Which comes to my next point: Roberts does not write romances anymore and she should stop selling her novels as such. They are works of fiction with a hint of romance dashed in to keep the fans happy. What Roberts does best is spin a good story that touches on family dramas and love with an added supernatural twist. Her always entertaining and dead-on dialogues that go on between characters are the strongest features in her stories.
But let's go back to Black Rose. I already showed you that this is no romance novel, so skip it and the first installment if that's what you are looking for. However if you want to pick it up for the aforementioned qualities that Roberts usually writes about and that's exactly what you are looking for or enjoy, then by all means go ahead and pick it up.
So why the 2 star rating?.....well even as a story I had a hard time liking the novel for 2 reasons: one, the aforementioned dull romance that you hardly even cared to read about; and two, I literally hated Roz.
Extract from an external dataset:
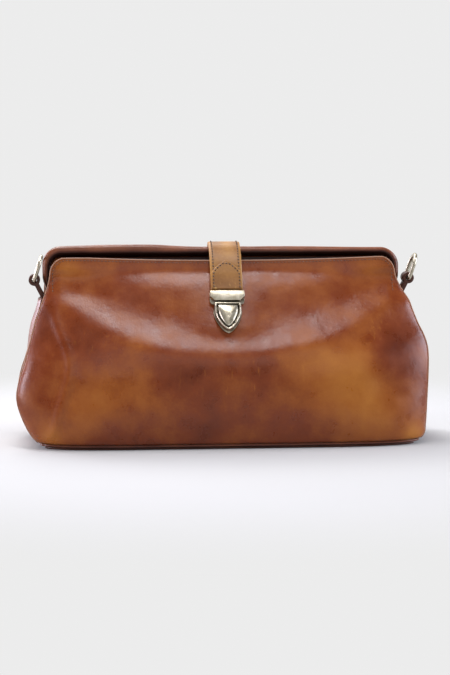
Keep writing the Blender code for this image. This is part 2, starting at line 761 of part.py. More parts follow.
def strap_line():
    """The strap's inner surface as a smooth run of (length, y, z)."""
    count = len(STRAP_PATH)
    steps = 8
    points = []
    for i in range(count - 1):
        before = STRAP_PATH[max(i - 1, 0)]
        start, end = STRAP_PATH[i], STRAP_PATH[i + 1]
        after = STRAP_PATH[min(i + 2, count - 1)]
        for step in range(steps + (i == count - 2)):
            t = step / steps
            points.append(tuple(
                0.5 * (2 * b + (c - a) * t + (2 * a - 5 * b + 4 * c - d) * t**2
                       + (3 * b - a - 3 * c + d) * t**3)
                for a, b, c, d in zip(before, start, end, after)))
    line = [(0.0, *points[0])]
    for old, new in zip(points, points[1:]):
        line.append((line[-1][0] + math.dist(old, new), *new))
    return line


STRAP_LINE = strap_line()
STRAP_LENGTH = STRAP_LINE[-1][0]


def along_strap(length):
    """(y, z) on the strap's inner surface at a length along it."""
    index = max(i for i in range(len(STRAP_LINE) - 1) if STRAP_LINE[i][0] <= length)
    (s0, y0, z0), (s1, y1, z1) = STRAP_LINE[index], STRAP_LINE[index + 1]
    t = (length - s0) / (s1 - s0)
    return y0 + (y1 - y0) * t, z0 + (z1 - z0) * t


def strap_point(at, lift=0.0):
    """(y, z) at a length along the strap, lifted off its inner surface."""
    at = min(max(at, 0.0), STRAP_LENGTH)
    y, z = along_strap(at)
    ya, za = along_strap(max(at - SLOPE_REACH, 0.0))
    yb, zb = along_strap(min(at + SLOPE_REACH, STRAP_LENGTH))
    length = math.hypot(yb - ya, zb - za)
    return y + (zb - za) / length * lift, z - (yb - ya) / length * lift


def strap_strip(name, start, end, low, high, finish, width=None):
    """A strip of the strap between two lengths and two lifts; width may vary along it."""
    count = max(3, round((end - start) / STRAP_STEP))
    across = 4
    rows = []
    for i in range(count + 1):
        at = start + (end - start) * i / count
        y, z = strap_point(at, high)
        half = width(at - start) if width else STRAP_HALF_WIDTH
        rows.append([(STRAP_CENTRE_X + half * (1 - 2 * c / across), y, z) for c in range(across + 1)])
    strip = add_object(name, loft_mesh(name, rows), finish)
    add_solidify(strip, high - low)
    return strip


def overlay_width(past_tip):
    """Half width of the overlay, whose upper end is a pointed arch."""
    share = min(past_tip / OVERLAY_ARCH, 1.0)
    return OVERLAY_TIP + (STRAP_HALF_WIDTH - OVERLAY_TIP) * math.sin(math.pi / 2 * share)


def build_strap(back_hinge, lock_frame):
    rear = strap_point(REAR_PIVOT_AT, STRAP_THICKNESS)
    front = strap_point(FRONT_PIVOT_AT, STRAP_THICKNESS)
    rear_pivot = add_empty("strap_rear_pivot", (STRAP_CENTRE_X, *rear))
    front_pivot = add_empty("strap_front_pivot", (STRAP_CENTRE_X, *front))
    keep_world(rear_pivot, back_hinge)
    keep_world(front_pivot, rear_pivot)
    tail = strap_strip("strap_tail", 0.0, REAR_PIVOT_AT - PIVOT_GAP, 0.0, STRAP_THICKNESS, STRAP_TAN)
    keep_world(tail, back_hinge)
    bend = strap_strip("strap_bend_leather", REAR_PIVOT_AT + PIVOT_GAP, FRONT_PIVOT_AT - PIVOT_GAP, 0.0,
                       STRAP_THICKNESS, STRAP_TAN)
    keep_world(bend, rear_pivot)
    start = FRONT_PIVOT_AT + PIVOT_GAP
    cap_top = STRAP_LENGTH - CAP_SHORT
    leather = strap_strip("strap_leather", start, STRAP_LENGTH - LEATHER_SHORT, STRAP_BACKING + GAP,
                          STRAP_THICKNESS, STRAP_TAN)
    for side in (-1, 1):
        name = "hasp_hole_" + ("left" if side < 0 else "right")
        drill = cylinder_object(name, RIVET_HOLE, -1.0, 4.6, "Z", (side * HASP_RIVET[0], HASP_RIVET[1]),
                                parent=lock_frame, collection=CUTTERS)
        add_boolean(leather, as_cutter(drill))
    backing = strap_strip("strap_backing", start, cap_top - 2 * GAP, 0.0, STRAP_BACKING, EDGE_BROWN)
    overlay_start = cap_top - OVERLAY_LENGTH
    overlay = strap_strip("strap_overlay", overlay_start, cap_top, STRAP_THICKNESS + GAP,
                          STRAP_THICKNESS + GAP + STRAP_OVERLAY, STRAP_TAN, overlay_width)
    for piece in (leather, backing, overlay):
        keep_world(piece, front_pivot)
    return front_pivot


# ---------------------------------------------------------------- lock and hasp

def shield_outline(grow=0.0, steps=12):
    """The shield seen from outside: a flat top, straight shoulders and a rounded point."""
    top = SHIELD_TOP + grow
    apex = SHIELD_APEX - grow * 1.2
    right = [(SHIELD_HALF + grow, top)]
    for i in range(steps):
        share = i / steps
        half = (SHIELD_HALF + grow) * (1 - share**SHIELD_FULLNESS) ** SHIELD_ROUNDING
        right.append((half, SHIELD_SHOULDER + (apex - SHIELD_SHOULDER) * share))
    return right + [(0.0, apex)] + [(-x, y) for x, y in reversed(right)]


def plate_outline():
    """The lock's base plate: the shield with a wider rounded plate above it, under the hasp."""
    foot = [point for point in shield_outline(PLATE_MARGIN) if point[1] < SHIELD_TOP - 1]
    right = []
    steps = 6
    for i in range(steps + 1):
        turn = math.pi / 2 * i / steps
        right.append((HASP_HALF - PLATE_CORNER + PLATE_CORNER * math.sin(turn),
                      PLATE_WIDE_FROM - PLATE_CORNER * math.cos(turn)))
    right.append((HASP_HALF, HASP_TOP + 0.2))
    return list(reversed(right)) + foot + [(-x, y) for x, y in right]


def hasp_outline():
    right = [(HASP_HALF, HASP_TOP), (HASP_HALF, HASP_BOTTOM + HASP_CHAMFER),
             (HASP_HALF - HASP_CHAMFER, HASP_BOTTOM)]
    return right + [(-x, y) for x, y in reversed(right)]


def stack_mesh(name, outline, levels):
    """A closed solid from one outline at several (scale, height) levels."""
    work = bmesh.new()
    loops = []
    for scale, height in levels:
        loops.append([work.verts.new(metres((x * scale, y * scale, height))) for x, y in outline])
    count = len(outline)
    for lower, upper in zip(loops, loops[1:]):
        for i in range(count):
            after = (i + 1) % count
            work.faces.new((lower[i], lower[after], upper[after], upper[i]))
    work.faces.new(list(reversed(loops[0])))
    work.faces.new(loops[-1])
    return mesh_from_bmesh(name, work, smooth=True)


def build_lock(lock_frame):
    rivet_holes = []
    for side in (-1, 1):
        name = "lock_hole_" + ("left" if side < 0 else "right")
        hole = cylinder_object(name, RIVET_HOLE, -8.0, 4.0, "Z", (side * LOCK_RIVET[0], LOCK_RIVET[1]),
                               parent=lock_frame, collection=CUTTERS)
        rivet_holes.append(as_cutter(hole))
    plate = solid_plate("lock_base_plate", [plate_outline()], *PLATE_FACE, BRASS)
    plate.parent = lock_frame
    back_plate = box_object("lock_back_plate", *LOCK_BACK_PLATE, STEEL, lock_frame)
    pieces = [plate, back_plate, bpy.data.objects["front_panel"], bpy.data.objects["lining"]]
    for piece in pieces:
        for hole in rivet_holes:
            add_boolean(piece, hole)
    case = solid_plate("lock_case", [shield_outline(), shield_outline(-CASE_WALL)], *CASE_FACE, BRASS)
    case.parent = lock_frame
    notch = box_object("bolt_notch", (-BOLT_HALF - 0.4, SHIELD_TOP - 2.5, CASE_FACE[0] - 1),
                       (BOLT_HALF + 0.4, SHIELD_TOP + 1, BOLT_FACE[1] + 0.5), parent=lock_frame,
                       collection=CUTTERS)
    add_boolean(case, as_cutter(notch))
    shaft, head = LOCK_RIVET_RADII
    bottom, under, over, top = LOCK_RIVET_LEVELS
    profile = [(0, top), (head - 0.4, top), (head, top - 0.3), (head, over), (shaft, over), (shaft, under),
               (head, under), (head, bottom), (0, bottom)]
    for side, tag in ((-1, "left"), (1, "right")):
        turned_object(f"lock_rivet_{tag}", profile, STEEL, (side * LOCK_RIVET[0], LOCK_RIVET[1], 0),
                      axis="Z", parent=lock_frame, steps=12)
    coil = []
    steps = 10 * SPRING_TURNS
    low, high = PLATE_FACE[1] + GAP + SPRING_WIRE, BUTTON_BASE - GAP - SPRING_WIRE
    for i in range(steps + 1):
        turn = 2 * math.pi * SPRING_TURNS * i / steps
        coil.append((SPRING_RADIUS * math.cos(turn), SPRING_CENTRE + SPRING_RADIUS * math.sin(turn),
                     low + (high - low) * i / steps))
    spring = add_object("lock_spring", wire_curve("lock_spring", coil, SPRING_WIRE, sides=1), STEEL)
    spring.parent = lock_frame


def build_lock_movers(lock_frame):
    outline = shield_outline(-BUTTON_INSET)
    button_pivot = add_empty("button_slide", (0, BUTTON_CENTRE, BUTTON_BASE), parent=lock_frame)
    shifted = [(x, y - BUTTON_CENTRE) for x, y in outline]
    button = add_object("lock_button", stack_mesh("lock_button", shifted, BUTTON_DOME), BRASS)
    button.parent = button_pivot
    bolt_pivot = add_empty("bolt_slide", (0, BOLT_SPAN[0], BOLT_FACE[0]), parent=lock_frame)
    length = BOLT_SPAN[1] - BOLT_SPAN[0]
    box_object("lock_bolt", (-BOLT_HALF, 0, 0), (BOLT_HALF, length, BOLT_FACE[1] - BOLT_FACE[0]), STEEL,
               bolt_pivot)


def build_hasp(lock_frame, strap_pivot):
    cap = solid_plate("hasp_cap", [hasp_outline()], *HASP_FACE, BRASS)
    cap.parent = lock_frame
    pocket = box_object("hasp_pocket", (-STRAP_HALF_WIDTH - GAP, HASP_BOTTOM + HASP_LIP, HASP_FACE[0] - 1),
                        (STRAP_HALF_WIDTH + GAP, HASP_TOP + 2, HASP_FACE[1] - HASP_SKIN),
                        parent=lock_frame, collection=CUTTERS)
    add_boolean(cap, as_cutter(pocket))
    back = box_object("hasp_back_plate", *HASP_BACK_PLATE, BRASS, lock_frame)
    for side in (-1, 1):
        add_boolean(back, bpy.data.objects["hasp_hole_" + ("left" if side < 0 else "right")])
    leg, gate = STAPLE_LEG, BOLT_HALF + 0.5
    under, over = STAPLE_BAR
    bridge = [(-leg, 0), (-gate, 0), (-gate, under), (gate, under), (gate, 0), (leg, 0), (leg, over),
              (-leg, over)]
    staple = plate_object("hasp_staple", [bridge], *STAPLE_SPAN, BRASS, lock_frame, plane="XZ",
                          offset=(0, BOLT_FACE[0]))
    pins = []
    for side, tag in ((-1, "left"), (1, "right")):
        pins.append(cylinder_object(f"hasp_rivet_{tag}", HASP_PIN, *HASP_PIN_SPAN, "Z",
                                    (side * HASP_RIVET[0], HASP_RIVET[1]), STEEL, lock_frame, segments=20))
    bpy.context.view_layer.update()
    for piece in [cap, back, staple] + pins:
        world = piece.matrix_world.copy()
        piece.parent = strap_pivot
        piece.matrix_parent_inverse = strap_pivot.matrix_world.inverted()
        piece.matrix_basis = world


def main():
    build_base()
    build_panels()
    build_folds()
    build_lining()
    front_hinge = add_empty("front_jaw_pivot", (JAW_CENTRE_X, 0, HINGE_Z))
    back_hinge = add_empty("back_jaw_pivot", (JAW_CENTRE_X, 0, HINGE_Z))
    build_front_jaw(front_hinge)
    build_back_jaw(back_hinge)
    build_hinges()
    build_ring(-1, "left", LEFT_RING_LEAN)
    build_ring(1, "right", RIGHT_RING_LEAN)
    lock_frame = add_empty("lock_frame", (STRAP_CENTRE_X, LOCK_Y, LOCK_Z), (LOCK_TILT, 0, 0))
    strap_pivot = build_strap(back_hinge, lock_frame)
    build_lock(lock_frame)
    build_lock_movers(lock_frame)
    build_hasp(lock_frame, strap_pivot)
    bpy.context.view_layer.update()


main()
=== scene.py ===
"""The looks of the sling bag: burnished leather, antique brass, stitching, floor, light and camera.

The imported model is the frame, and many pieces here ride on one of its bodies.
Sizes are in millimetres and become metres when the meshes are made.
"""
import json
from math import atan2, copysign, cos, dist, exp, hypot, pi, radians, sin, sqrt

import bmesh
import bpy
from mathutils import Matrix, Vector, noise

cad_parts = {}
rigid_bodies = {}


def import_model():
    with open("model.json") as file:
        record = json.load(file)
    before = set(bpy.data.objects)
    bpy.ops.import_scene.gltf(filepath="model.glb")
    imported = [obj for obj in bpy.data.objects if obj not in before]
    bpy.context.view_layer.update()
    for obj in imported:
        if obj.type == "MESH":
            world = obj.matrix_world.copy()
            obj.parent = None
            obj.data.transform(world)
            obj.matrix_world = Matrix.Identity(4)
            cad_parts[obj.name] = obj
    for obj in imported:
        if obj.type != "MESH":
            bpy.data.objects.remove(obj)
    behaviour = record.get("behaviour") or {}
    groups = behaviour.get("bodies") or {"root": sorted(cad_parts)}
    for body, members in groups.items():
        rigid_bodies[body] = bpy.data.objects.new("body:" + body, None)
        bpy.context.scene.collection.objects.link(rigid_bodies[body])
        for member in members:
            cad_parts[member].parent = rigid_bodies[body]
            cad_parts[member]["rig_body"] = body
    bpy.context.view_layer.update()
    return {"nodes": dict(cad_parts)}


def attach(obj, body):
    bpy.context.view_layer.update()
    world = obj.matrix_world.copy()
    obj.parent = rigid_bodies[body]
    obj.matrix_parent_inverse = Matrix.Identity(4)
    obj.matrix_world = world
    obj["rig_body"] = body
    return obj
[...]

I did not just dislike her or disrespected her, or was frustrated with her behavior, I HATED her. I have never read a more arrogant, know-it all, haughty, cold, officious, abrasive, and conceited heroine in my life! Halfway through the book, I was screaming at her as if I was watching a sports game for god-sakes and everytime she opened her mouth, you felt as if some goddess was speaking and all those who happen to be near her vicinity-including her sons and so-called best friends that have known her for a year-should sit in awe and fascination that she should bestow this rare honor to speak to such lowly and unworthy creatures. It sadly gets even worse as they fawn and twitter at the slightest thing she does and then have heart palpitations and cower in fear whenever she has a hissy fit.
That I would still read her last book in this debacle of a trilogy in order to find out what will happen to the family ghost, and after ranting about the worst heroine I have ever read, which was mainly the reason I have rated this novel so low, truly shows Roberts' talent as a story teller.